The future belongs to the agile

13.03.2006
In a world where things happen quickly, companies need to respond fast if they are going to prosper.

Most products and services are new and innovative for only a short while. Soon they become commodities, because they get copied and are offered at lower prices. Profit margins drop when that happens.

This means that a lot of profitable opportunities are short term. So if a company can't respond quickly, it will have a hard time making money. And since most business operations can't function without appropriate technology, IT agility becomes a requirement in our global economy.

What is IT agility? It's the mixture of art and engineering that delivers robust 80 percent solutions fast enough to capitalize on opportunities before profit margins drop. Let's take a look at what this means.

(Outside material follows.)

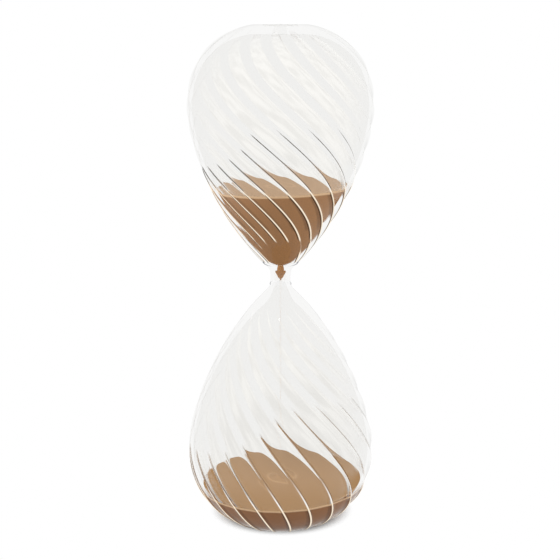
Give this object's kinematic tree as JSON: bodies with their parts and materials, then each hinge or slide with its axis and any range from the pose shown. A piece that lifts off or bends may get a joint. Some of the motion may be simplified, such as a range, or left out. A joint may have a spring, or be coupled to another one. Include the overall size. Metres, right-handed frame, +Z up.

First of all, agility means delivering robust systems, not systems that were thrown together with poorly written code. Agile systems are stable systems that do what they do reliably.

Agile systems are always 80 percent solutions because they need to be delivered quickly. To do this, developers limit scope and focus on delivering only the most important features in any situation -- the ones 80 percent of the users need. Systems that try to address all the issues fall into the trap of ever-expanding requirements and endless scope creep.

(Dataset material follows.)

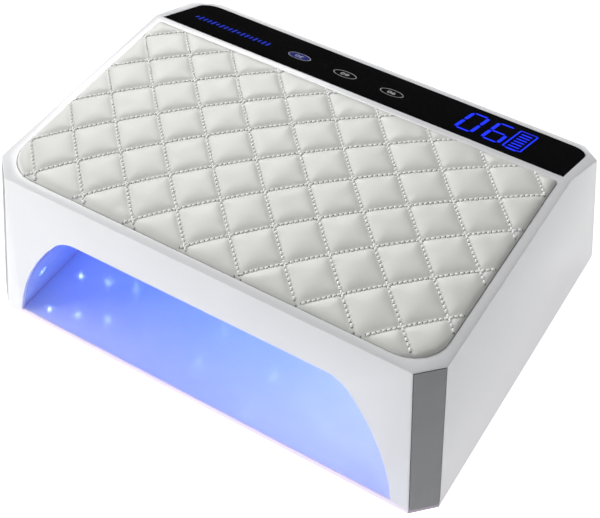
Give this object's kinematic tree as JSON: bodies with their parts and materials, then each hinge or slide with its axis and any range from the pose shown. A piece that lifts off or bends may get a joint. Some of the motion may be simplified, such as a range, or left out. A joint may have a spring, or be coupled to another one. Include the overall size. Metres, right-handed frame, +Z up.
{
  "type": "uv led nail lamp",
  "caption": "Box-shaped UV LED nail lamp: hand tunnel in front, quilted arm cushion on top, sloping black glass control panel behind, on a lift-off magnetic floor tray.",
  "frame": {"origin": "centre of the bounding box at the bottom of the rubber feet", "axes": "+Z up; +X to the lamp's right as seen by the person whose hand goes in; the hand goes in along +Y, so the mouth faces -Y"},
  "size_m": [0.2452, 0.1904, 0.0912],
  "materials": {
    "white_shell": "satin white moulded ABS with a faint moulded grain",
    "silver_trim": "satin silver strip",
    "cushion_skin": "off-white quilted synthetic leather with dashed stitching",
    "foam": "open-cell foam pad",
    "black_glass": "gloss black printed glass",
    "dark_plastic": "matte black plastic",
    "liner_plastic": "glossy reflective white plastic",
    "mirror_sheet": "polished reflecting sheet",
    "tray_plastic": "satin white tray",
    "rubber": "black rubber",
    "steel": "plated steel",
    "aluminium": "extruded aluminium",
    "circuit_board": "green solder mask",
    "led_board_white": "white solder mask with LED lenses",
    "cell_wrap": "metal can in a blue shrink sleeve",
    "wire_jacket": "red insulated lead"
  },
  "bodies": {
    "tray": {"base_plate": "tray_plastic", "floor_mirror": "mirror_sheet", "foot_pad_1": "rubber", "foot_pad_2": "rubber", "foot_pad_3": "rubber", "foot_pad_4": "rubber", "tray_magnet_1": "steel", "tray_magnet_2": "steel", "tray_magnet_3": "steel", "tray_magnet_4": "steel"},
    "lamp": {"outer_shell": "white_shell", "corner_strip_front_right": "silver_trim", "corner_strip_front_left": "silver_trim", "corner_strip_back_right": "silver_trim", "corner_strip_back_left": "silver_trim", "cushion_cover": "cushion_skin", "cushion_foam": "foam", "cushion_board": "dark_plastic", "display_glass": "black_glass", "display_module": "dark_plastic", "touch_pad_1": "dark_plastic", "touch_pad_2": "dark_plastic", "touch_pad_3": "dark_plastic", "control_board": "circuit_board", "reflector_liner": "liner_plastic", "led_board_left": "led_board_white", "led_board_right": "led_board_white", "led_board_roof": "led_board_white", "hand_sensor": "dark_plastic", "lower_chassis": "dark_plastic", "catch_disc_1": "steel", "catch_disc_2": "steel", "catch_disc_3": "steel", "catch_disc_4": "steel", "housing_screw_1": "steel", "housing_screw_2": "steel", "housing_screw_3": "steel", "housing_screw_4": "steel", "battery_holder": "dark_plastic", "battery_cell_1": "cell_wrap", "battery_cell_2": "cell_wrap", "battery_cell_3": "cell_wrap", "battery_cell_4": "cell_wrap", "power_board": "circuit_board", "heat_sink": "aluminium", "battery_lead": "wire_jacket", "panel_lead": "wire_jacket", "switch_body": "dark_plastic", "dc_jack": "dark_plastic"},
    "rocker": {"power_rocker": "dark_plastic"}
  },
  "joints": [
    {"name": "lift", "type": "slide", "parent": "tray", "child": "lamp", "axis": [0, 0, 1], "range_m": [0, 0.06]},
    {"name": "rocker_tilt", "type": "hinge", "parent": "lamp", "child": "rocker", "pos_m": [0.056, 0.08927, 0.04179], "axis": [1, 0, 0], "range_deg": [0, 16]}
  ]
}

Agile systems enable companies to capitalize on opportunities before the profit margins drop. Delivery time frames required for this vary from one opportunity to another, but they generally range from a few weeks to a few months and almost never more than nine months. Systems simply aren't agile if they take longer than that to deliver.

It's clear that the need for agile systems will grow tremendously in the years to come. If you want to participate in this growth market, then ask yourself whether you are up to the challenge of delivering such systems. If you are up to this challenge, then you are a member of the "Agility Corps."

Members of the Agility Corps deliver agile systems by employing combinations of six key techniques to define opportunities, design solutions and build systems quickly. Members are proficient in all six techniques and masters of some of them.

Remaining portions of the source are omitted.